Aujourd’hui, il existe aussi la possibilité de proposer de l’occupation précaire dans les logements inoccupés. Mais c’est quand même assez compliqué pour les sociétés, car ça implique parfois des frais pour la remise aux normes de salubrité avant la mise à disposition de ces logements temporaires. Malgré tout, le Logement Bruxellois va faire un test avec 24 logements via un projet de convention avec la Fébul. Ces logements seront mis à disposition pour une période de 2 ou 3 ans dans le cadre d’une réinsertion par le logement, par exemple pour des personnes victimes de violences conjugales ou qui ont perdu leur logement. Ce n’est évidement pas le seul projet en cours dans le secteur, relevons celui d’Everecity également.”

Y a-t-il eu des retards dans les projets à cause de la crise sanitaire actuelle ? 

Lionel Godrie: “Le confinement, et principalement le premier, n’a pas été évident à gérer. Nous devions tous nous adapter et prendre l’habitude du télétravail. On pourrait croire que le confinement a mis un coup de frein à toute une série de programmes. Mais quand on regarde au Logement Bruxellois, y compris pour le Plan Climat, nous avons réussi à rester dans les délais. 

Nous avons assez rapidement décidé d’organiser nos commissions techniques par visioconférence. Cela n’a pas été simple, surtout au début, mais aujourd’hui nous sommes exactement dans les délais que nous avions prévu en 2019 au lancement du Plan Climat. Au plus tard fin juin, les permis d’urbanisme vont être déposés et courant 2023, la toute grande majorité des travaux auront commencé. 

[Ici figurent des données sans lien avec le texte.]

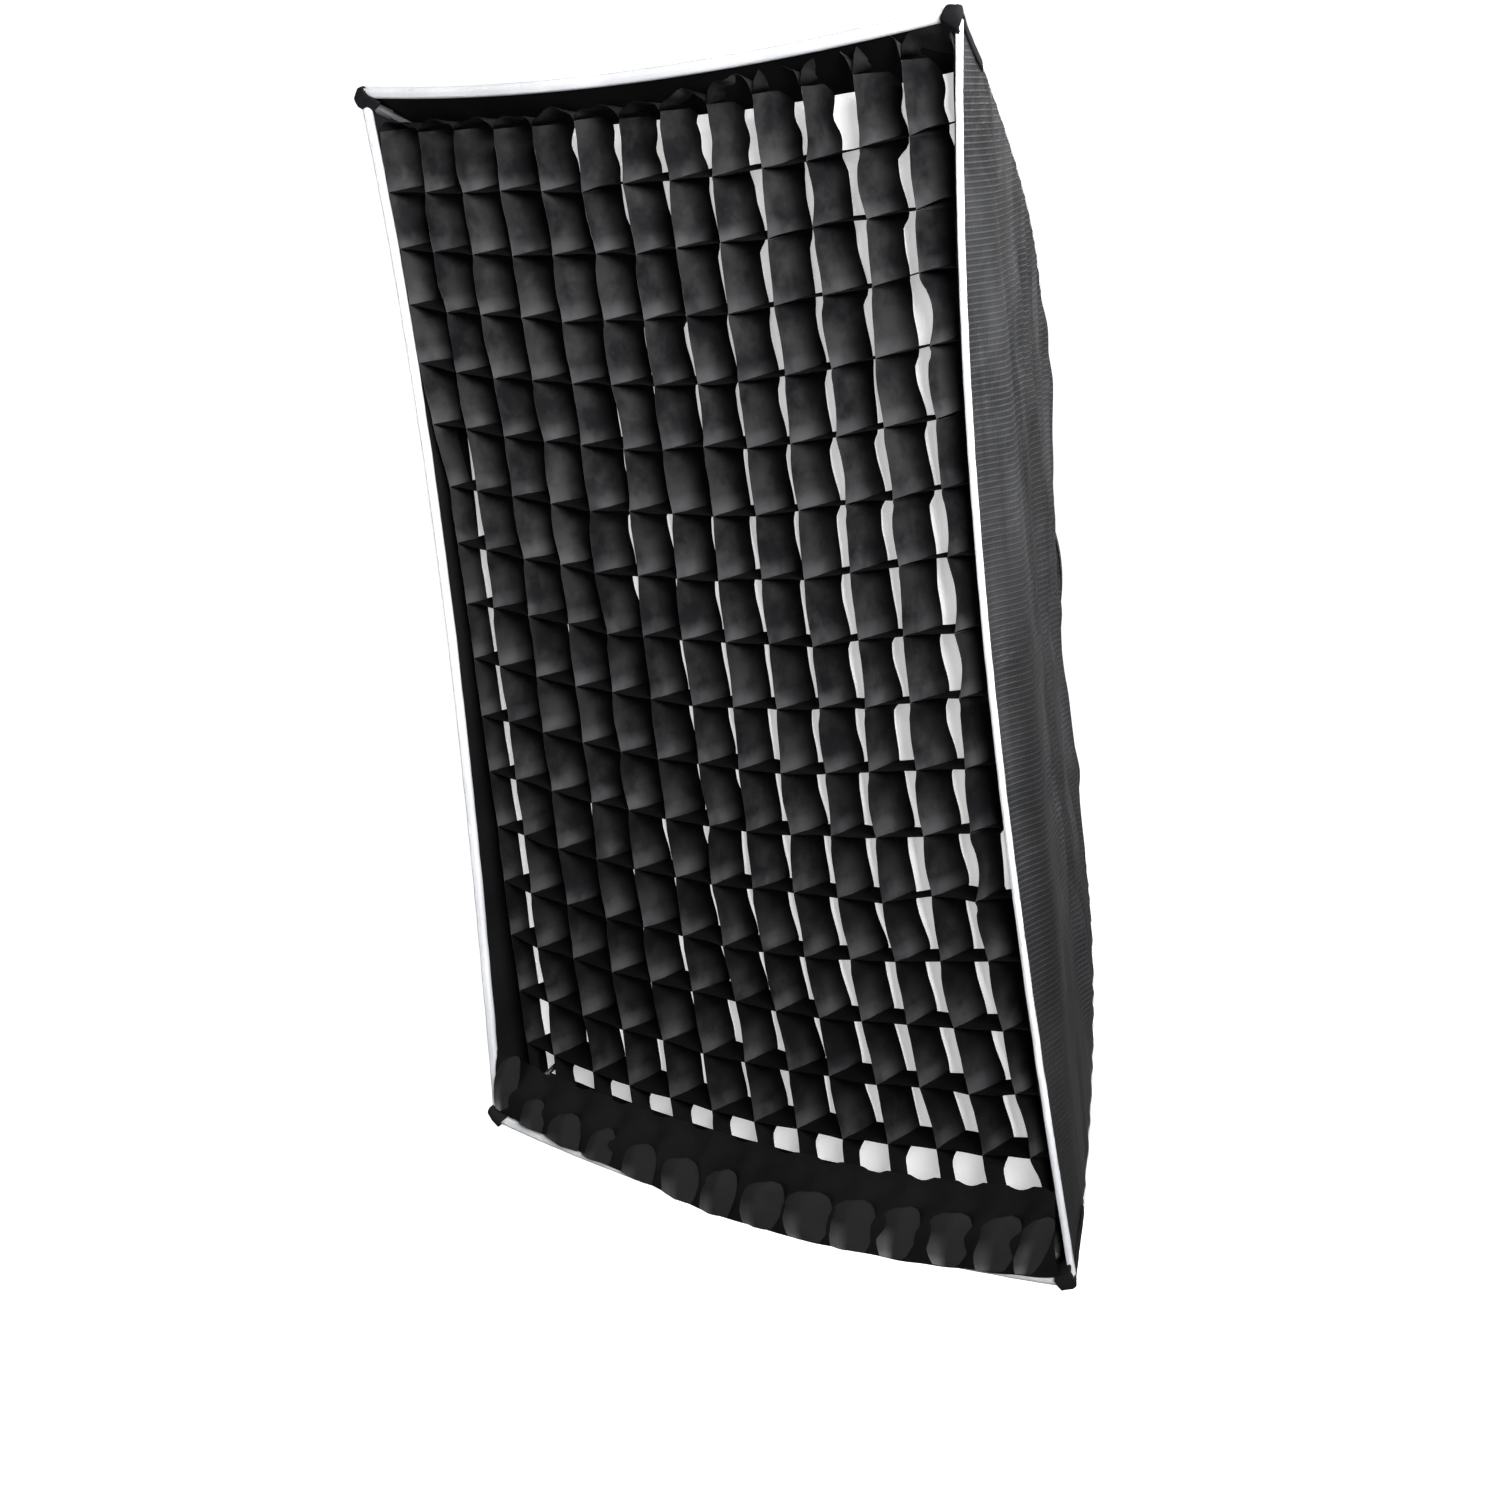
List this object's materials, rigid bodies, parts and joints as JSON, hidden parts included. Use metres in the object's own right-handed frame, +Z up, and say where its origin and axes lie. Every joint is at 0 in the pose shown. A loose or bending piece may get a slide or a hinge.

Cela démontre que, grâce à une ingénierie administrative et juridique, il est possible de compresser les délais et faire des projets en 4 ou 5 ans en démarrant de zéro. Alors qu’auparavant, on était plutôt dans des délais de 7 ans ou plus. Donc malgré les difficultés, nous avons été capables de nous réinventer, d’être innovants et de continuer à faire avancer les choses. 

J’insiste aussi sur le fait que cette approche a pu avoir lieu grâce à la parfaite collaboration entre notre société et la SLRB. Il y a une réelle volonté de faire avancer les choses, et tant mes collaborateurs que ceux de la SLRB. Ils ont fait appel à leur créativité et leur esprit d’innovation pour réaliser cela. Avec toute l’envie du monde, Le Logement Bruxellois ne pourrait pas y arriver tout seul. Nous avons besoin d’un partenaire comme la SLRB qui met de l’huile dans les rouages, tout en ayant également des exigences claires.” 

Dorien Robben: “Dans l’analyse des besoins des SISP que nous avons menée en 2019, il est clairement ressorti que les sociétés attendaient de nous une approche plus collaborative et individualisée. Là où les sociétés sont fortes, il n’y a pas de raison que la SLRB vienne faire de la surenchère. Et là où elles ont besoin d’un peu plus de soutien, nos collaborateurs mettent à disposition leur expertise et leur vue d’ensemble du secteur. Il faut responsabiliser les gens en fonction de la maturité de leur société. Sans oublier les Conseils d’Administration des différentes SISP, qui ont également un rôle important à jouer. C’est tout à fait cet esprit que nous avons inscrit dans notre nouveau contrat de gestion.”